Russian fighter jets also flew more than 300 missions in response to NATO and other foreign military aircraft approaching the country’s borders this year, compared with more than 200 in 2013, Lieutenant-General Mikhail Mizintsev, head of the Russian Defense Ministry’s joint military command center, said in answer to e-mailed questions.
The sharp increase in air activity by NATO and countries including Sweden and Finland is taking place without “any mutual exchange of information,” Mizintsev said today in his first interview with foreign media. “All achievements in the field of trust-building and voluntary transparency that NATO and Russia have formed over the years have ceased.”

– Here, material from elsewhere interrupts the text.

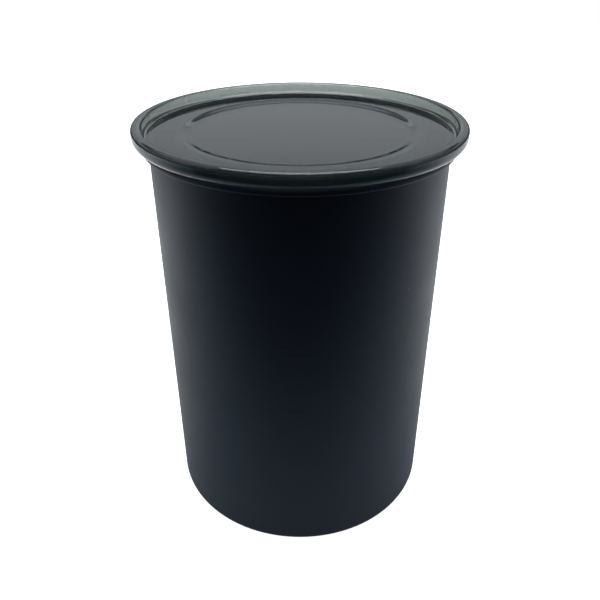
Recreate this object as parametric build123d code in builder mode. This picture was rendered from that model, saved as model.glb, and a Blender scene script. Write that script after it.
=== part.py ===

Russia’s disclosures about North Atlantic Treaty Organization activities around its borders come as it’s embroiled in the worst standoff since the Cold War with the U.S. and its allies over the conflict inUkraine. It mirrors NATO reports of a jump in Russian military flights close to the borders of member states.
The number of flights by NATO’s tactical aircraft close to the borders of Russia and Belarus doubled to about 3,000 this year, Mizintsev said.
He rejected NATO’s claim that it had intercepted Russian aircraft some 400 times this year, a 50 percent increase on 2013. NATO jets escorted Russian planes 140 times in 2014, a 70 percent increase on the previous year, while they flew missions that were “in strict compliance with international rules,” Mizintsev said.

‘Dangerous Proximity’

NATO will remain vigilant in tracking Russian flights, Secretary General Jens Stoltenberg told reporters today after a meeting at the military alliance’s Brussels headquarters with Ukrainian Prime Minister Arseniy Yatsenyuk.
Mizintsev said Russia registered 55 cases of foreign jets flying in “dangerous proximity” to its long-range military aircraft, at a distance of less than 100 meters, in 2013-14. Russia’s missions were “as risky as NATO aircraft flights near the Russian border can be considered risky,” he said.
Russia is also concerned about increased tensions caused by the presence of NATO ships in the Black Sea, Mizintsev said. Sevastopol in Crimea, the peninsula that Russia annexed from Ukraine in March, is home to the Russian Black Sea Fleet.
NATO’s Baltic Air Policing mission intercepted 80 Russian aircraft on 21 occasions near the borders of Baltic states last week, a record, the Lithuanian Defense Ministry said in a statement today. Most of the Russian planes flew with their transponders turned off, it said.
Sweden and Denmark summoned Russia’s ambassadors today to express their displeasure after an incident in which a passenger plane leaving Copenhagen on Dec. 12 was forced to change direction to avoid colliding with a Russian military jet. The civilian plane was leased by Scandinavia’s joint state-controlled airline SAS AB. (SAS)
Russian Defense Ministry spokesman Igor Konashenkov denied the surveillance plane had broken international airspace rules or had endangered civilian aircraft. The Russian aircraft was 70 kilometers (45 miles) from the passenger plane, RIA Novosti cited him as saying.